Building And Controlling 19 LEDs & Five Buttons From Five Outputs

Numbers are hard enough in English, but [Sadale] decided to take things a step further by building a calculator that works in Toki Pona. The result is Ilo Nanpa, an awesome hardware calculator that works in this synthetic minimal language. This is a bit harder than you might think, because Toki Pona doesn’t have digits in the same way that Neo-Latin languages like English do. Instead, you combine smaller numbers to make bigger ones. One is Wan, Two is Tu, but three is Wan Tu (1+2). As you might expect, this makes dealing and representing larger numbers somewhat complicated.
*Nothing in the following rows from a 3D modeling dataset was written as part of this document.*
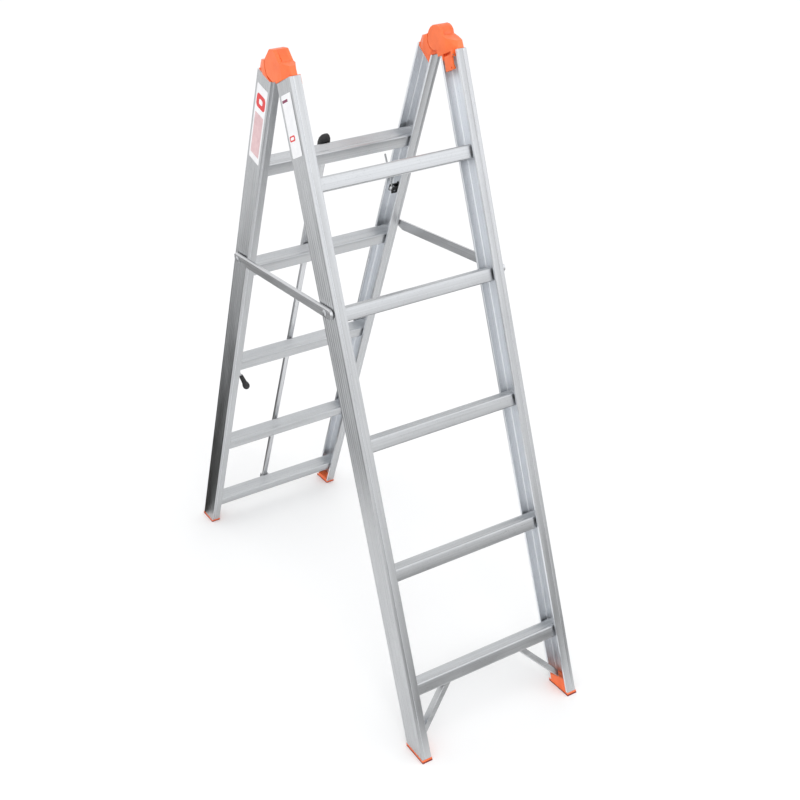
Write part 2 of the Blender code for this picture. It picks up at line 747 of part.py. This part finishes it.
def build():
    front = new_empty("front_section", (0.0, 0.0, HINGE_Z), -LEAN)
    rear = new_empty("rear_section", (0.0, 0.0, HINGE_Z), LEAN)
    build_section("front", FRONT, front, FRONT_RUNGS)
    build_section("rear", REAR, rear, REAR_RUNGS)
    for side, letter in ((-1, "left"), (1, "right")):
        rod_x(f"hinge_pin_{letter}", PIN_RADIUS, side * (CAP_INNER + 0.0022),
              side * (CAP_OUTER - 0.0022), 0.0, 0.0, FRONT, STEEL, front)
        latch(f"latch_{letter}", side, front)
        brace(f"brace_{letter}", side, front)
        stay(f"stay_{letter}", side)
        headed_pin(f"stay_rivet_{letter}", side, FRONT, front, 0.0085)
        headed_pin(f"stay_stud_{letter}", side, REAR, rear, 0.0075)
    prop(rear)
    prop_fittings(rear)
    grip_lever(rear)
    lock_rod(rear)


clear_scene()
LADDER = new_collection("multi_position_ladder")
HELPERS = new_collection("helpers")
ALUMINIUM = new_material("extruded_aluminium", (0.62, 0.64, 0.66), 1.0, 0.38)
ORANGE = new_material("orange_plastic", (0.86, 0.16, 0.03), 0.0, 0.45)
RUBBER = new_material("black_rubber", (0.015, 0.015, 0.016), 0.0, 0.7)
RUBBER_RED = new_material("sole_rubber", (0.20, 0.02, 0.015), 0.0, 0.75)
STEEL = new_material("zinc_plated_steel", (0.55, 0.56, 0.58), 1.0, 0.3)
build()
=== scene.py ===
import json
import math

import bmesh
import bpy
from mathutils import Matrix, Vector


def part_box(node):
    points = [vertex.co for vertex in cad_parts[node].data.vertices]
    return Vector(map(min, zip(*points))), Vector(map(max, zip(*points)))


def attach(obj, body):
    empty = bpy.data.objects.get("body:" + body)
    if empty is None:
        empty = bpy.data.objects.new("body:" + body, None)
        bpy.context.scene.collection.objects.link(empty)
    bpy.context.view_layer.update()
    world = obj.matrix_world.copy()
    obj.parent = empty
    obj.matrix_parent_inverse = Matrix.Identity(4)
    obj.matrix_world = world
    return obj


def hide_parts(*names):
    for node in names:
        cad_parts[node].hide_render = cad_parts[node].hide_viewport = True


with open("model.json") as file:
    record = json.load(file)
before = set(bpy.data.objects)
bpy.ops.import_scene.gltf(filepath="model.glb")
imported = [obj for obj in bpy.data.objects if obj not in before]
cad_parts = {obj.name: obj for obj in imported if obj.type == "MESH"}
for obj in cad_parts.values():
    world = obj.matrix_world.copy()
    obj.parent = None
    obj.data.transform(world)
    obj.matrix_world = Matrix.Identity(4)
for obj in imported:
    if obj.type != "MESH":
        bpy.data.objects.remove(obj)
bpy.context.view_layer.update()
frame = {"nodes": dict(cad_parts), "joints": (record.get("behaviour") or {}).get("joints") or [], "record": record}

# Dimensions of the two sections, in metres. s runs down a stile from the hinge axis, w runs
# outwards from the face on which the sections meet when folded, and d runs in from the outer
# face of a stile's web.
JOINTS = {joint["name"]: joint for joint in frame["joints"]}
HINGE_Z = JOINTS["main_hinge"]["pos_m"][2]
LEVER_AXIS = JOINTS["lever_pivot"]["axis"]
LEAN = math.atan2(LEVER_AXIS[2], LEVER_AXIS[1])
HALF_WIDTH = 0.2236
TAPER = 0.00975
STILE_DEPTH = 0.0625
FLANGE = 0.027
WALL = 0.0022
LIP = 0.006
STILE_TOPS = {-1: 0.0372, 1: 0.0420}
STILE_CUT_Z = 0.0078
GAP = 0.0003
FRONT_RUNGS = (0.2607, 0.5422, 0.8459, 1.1636, 1.4607)
REAR_RUNGS = (0.2684, 0.5647, 0.9073, 1.2538, 1.5397)
RUNG_DEPTH = 0.041
RUNG_HEIGHT = 0.032
RUNG_WALL = 0.0022
RUNG_MID = STILE_DEPTH / 2
WEB_GROOVES = 6
FLANGE_LINE_W = 0.0092
TREAD_GROOVES = 7
TREAD_START = 0.0118
TREAD_PITCH = 0.0036
STAY_Z = 1.033
STAY_OUTER_X = 0.2382
STAY_SHANK = 0.004
GRIP_START = 0.0304
GRIP_LENGTH = 0.098
GRIP_TURN = math.radians(24.5)
RIDGE_PITCH = 0.0040
FLAG_TURN = math.radians(27.0)
FILM_THICKNESS = 0.00012
WELD_DISTANCE = 3e-6
FLAT_ANGLE = math.radians(0.8)
SQUARE = ((-1, -1), (1, -1), (1, 1), (-1, 1))
FRONT = -1
REAR = 1
SECTIONS = {"front": FRONT, "rear": REAR}
SIDES = {"left": -1, "right": 1}
PLACES = {
    section: Matrix.Translation((0.0, 0.0, HINGE_Z)) @ Matrix.Rotation(section * LEAN, 4, "X")
    for section in (FRONT, REAR)
}
BODIES = {FRONT: "front_section", REAR: "rear_section"}
BODY_OF = {
    node: body for body, nodes in frame["record"]["behaviour"]["bodies"].items() for node in nodes
}
SLOT_OF = {item["node"]: item["material_slot"] for item in frame["record"]["subparts"]}


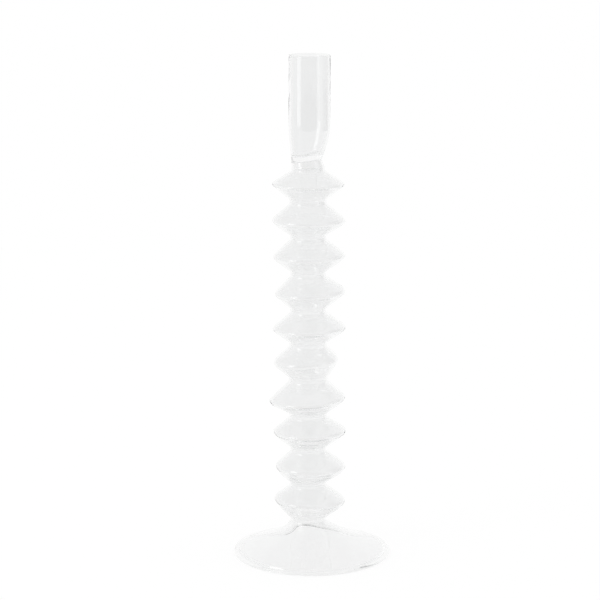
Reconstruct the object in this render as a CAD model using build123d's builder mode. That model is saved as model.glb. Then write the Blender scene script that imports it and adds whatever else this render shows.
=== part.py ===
from build123d import *
import os
from math import cos, hypot, pi, radians, sin

# A hand-formed candlestick in clear borosilicate glass: a foot, ten hollow discs and a candle cup,
# fused one on top of the other. Millimetres, +Z up, origin at the foot's centre on the table.

# ---- Foot
foot_radius = 50.0        # widest, at the rim's bead
foot_wall = 2.0           # the dome's glass
bead_height = 2.6         # the rolled rim, from the table to where the dome starts
bead_width = 4.2          # the rolled rim, in from the widest point
seat_width = 1.6          # the flat ground ring that stands on the table
foot_joint_z = 22.3       # where the foot ends and the lowest disc is fused on
lip_reach = 9.0           # the rim's inner curve runs at most this far in before the dome's wall
dome_flare = 1.55         # over 1: the dome steepens as it rises into the stem
shoulder_share = 0.6      # of the dome's rise: below it round the foot, above it drifting to the stem
stem_x = -2.4             # the stem stands this far beside the foot's centre

# ---- Stem: one line for each hollow disc, from the foot up
stem_wall = 1.25
neck_radius = 11.2        # outside, at the foot's joint
discs = [
    # height, equator above the disc's lower joint, radius, sideways, lean to -X (degrees), neck above,
    # and the soft edge round its underside: in from the widest point, below the equator
    (24.0, 13.5, 22.3, 1.0, -2.5, 11.7, 2.6, 4.9),
    (23.0, 11.5, 22.0, 1.6, -1.0, 11.5, 2.8, 4.9),
    (22.3, 11.6, 22.8, 1.0, 0.5, 12.0, 3.4, 4.6),
    (23.6, 9.9, 23.9, -0.4, 3.0, 12.3, 3.0, 3.2),
    (22.5, 11.7, 20.2, -1.5, 3.5, 12.0, 2.2, 4.6),
    (22.0, 10.2, 22.8, 0.7, 1.0, 11.3, 2.7, 3.4),
    (23.4, 11.3, 22.1, 1.3, 2.5, 11.2, 2.2, 3.4),
    (23.3, 11.0, 22.5, 0.7, 1.0, 11.4, 3.0, 4.0),
    (22.8, 10.5, 22.9, 0.4, -0.5, 11.7, 2.6, 3.7),
    (20.8, 10.7, 22.3, 0.1, -0.5, 10.4, 2.7, 3.7),
]
neck_under_disc = 1.0     # straight neck, from a joint up to the disc's underside
neck_over_disc = 1.9      # straight neck, from the disc's upper slope up to the next joint
tip_blend = 5.0           # how widely the two slopes are rounded together at the equator
edge_blend = 0.5          # the same for the soft edge, and for the turn into a neck
neck_blend = 0.9
rings_each_way = 9        # sections of a disc, below and above its equator

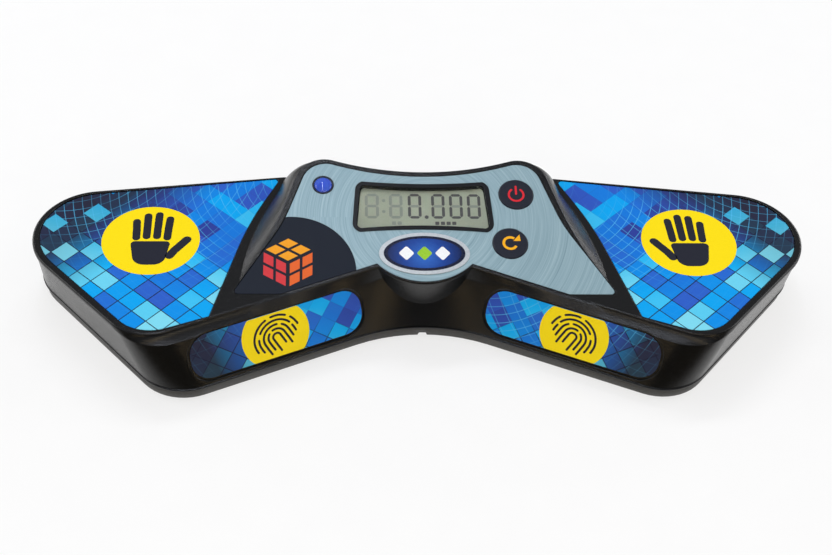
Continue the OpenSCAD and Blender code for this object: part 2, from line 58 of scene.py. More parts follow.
EYE_TURN = -0.086041, 0.788763, 0.063422  # yaw, pitch and roll, in radians
EYE_PLACE = Vector((-36.971, -400.094, 422.079)) * MM
eye = bpy.data.objects.new("eye", bpy.data.cameras.new("eye"))
bpy.context.scene.collection.objects.link(eye)
right, up, back = turned_camera(*EYE_TURN)
eye.matrix_world = Matrix([(right[i], up[i], back[i], EYE_PLACE[i]) for i in range(3)] + [(0, 0, 0, 1)])
eye.data.sensor_width = 36
eye.data.lens = 66.514
eye.data.clip_start, eye.data.clip_end = 0.01, 20
bpy.context.scene.camera = eye
bpy.context.scene.view_settings.view_transform = "Standard"


AIM = Vector((0, 0, 0.02))
DAY, COOL, WARM, AMBER = (1, 0.97, 0.92), (0.84, 0.89, 1), (1, 0.80, 0.50), (1, 0.74, 0.40)
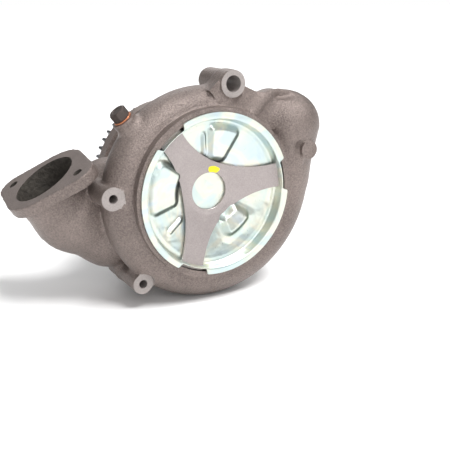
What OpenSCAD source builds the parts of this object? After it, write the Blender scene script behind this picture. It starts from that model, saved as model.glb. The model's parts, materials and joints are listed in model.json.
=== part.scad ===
// Gear-driven coolant pump of a heavy diesel engine.
// The shaft lies along Y. The sheet-metal cover faces -Y, the drive gear +Y, and +Z is up.
// The origin is on the shaft axis, in the rear mounting face.

/* [Housing] */
// Distance from the rear mounting face to the front ring face
housing_depth = 117.5; // [116:0.5:119]
// Outer radius of the front ring
ring_r = 84; // [83:0.5:86]
// Outer radius of the volute where it starts, near the top
volute_start_r = 98; // [96:0.5:100]
// Growth of the volute's outer radius over its whole turn
volute_growth = 25; // [20:1:28]
// Radius of the volute tube where it starts
volute_tube_r = 22; // [21:0.5:23]
// Wall thickness of the casting
wall = 5; // [4:0.5:6]

/* [Inlet elbow] */
// Bore radius of the inlet
inlet_r = 32; // [28:0.5:33]
// Direction of the inlet flange's normal, from +X towards +Z
inlet_angle = 124; // [122:1:126]
// Distance of each flange bolt hole from the inlet's centre
inlet_bolt_r = 50; // [49:0.5:52]
// Radius of the flange bolt holes
inlet_hole_r = 4.5; // [4:0.1:5]
// Thickness of the inlet flange
inlet_flange_t = 11; // [9:0.5:12]

/* [Outlet] */
// Bore radius of the outlet port
outlet_r = 22; // [20:0.5:24]
// Outer radius of the outlet bulge
outlet_bulge_r = 35; // [34:0.5:37]

/* [Mounting] */
// Radius of the rear pilot
pilot_r = 76; // [76:0.5:78]
// Length of the rear pilot
pilot_len = 7; // [6:0.5:7]
// Radius of the circle of rear bolt holes
rear_bolt_r = 90; // [88:0.5:91]
// Tapping radius of the rear bolt holes and of the two front bosses
tapped_r = 4.25; // [4:0.05:4.5]
// Radius of the hole through the top lug
lug_hole_r = 8; // [7:0.1:8.5]
// Length of the top lug
lug_len = 52; // [48:1:54]

/* [Cover] */
// Outer radius of the cover's flange
cover_r = 80; // [79:0.5:81]
// Depth of the cover's centre below the flange
cover_depth = 22; // [20:0.5:22.5]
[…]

Ilo Nanpa gets around this in a wonderfully elegant way, and with some impressive behind the scenes work. The calculator has 16 LEDs, nine buttons and a slider switch, but they are all controlled and read through just five IO pins on the STM8S001J3 controller that runs the device.

That’s because {Sadale] did some remarkable work with multiplexing and charlieplexing. Multiplexing is controlling more outputs than there are control inputs by using rows and columns: it is how the LED display you are probably reading this on can be controlled by just a few wires. By switching through these rows and columns at a higher speed than the eye can see, you create the illusion of a single, continuous display.

Charlieplexing takes this a step further by using multiple voltages on a single connection to further split the signal. With the clever use of voltage dividers the directional properties of LEDs and multiple voltage levels, the Ilo Nanpa runs all of the LEDs and senses all of the buttons and the slider from just five pins. That’s a remarkably neat piece of design, and it is worth spending some time looking over the excellent explanation of the process that [Sadale] wrote to see how it is done, and poring over the code for the device to see how he programmed this all into a single low powered chip. And, while you are reading, you might pick up a few words of Toki Pona. Tawa Pona!

3 thoughts on “Building And Controlling 19 LEDs & Five Buttons From Five Outputs

  1. Numbers

    Seems to me that they missed a trick by not using binary; they could have saved a word: wan, wan ala, wan wan …

    As an aside I note that

    “Words that have been simply removed from the lexicon include leko (block, stairs)” — Wikipedia

    was that derived from Lego (from Danish leg godt ‘play well’)?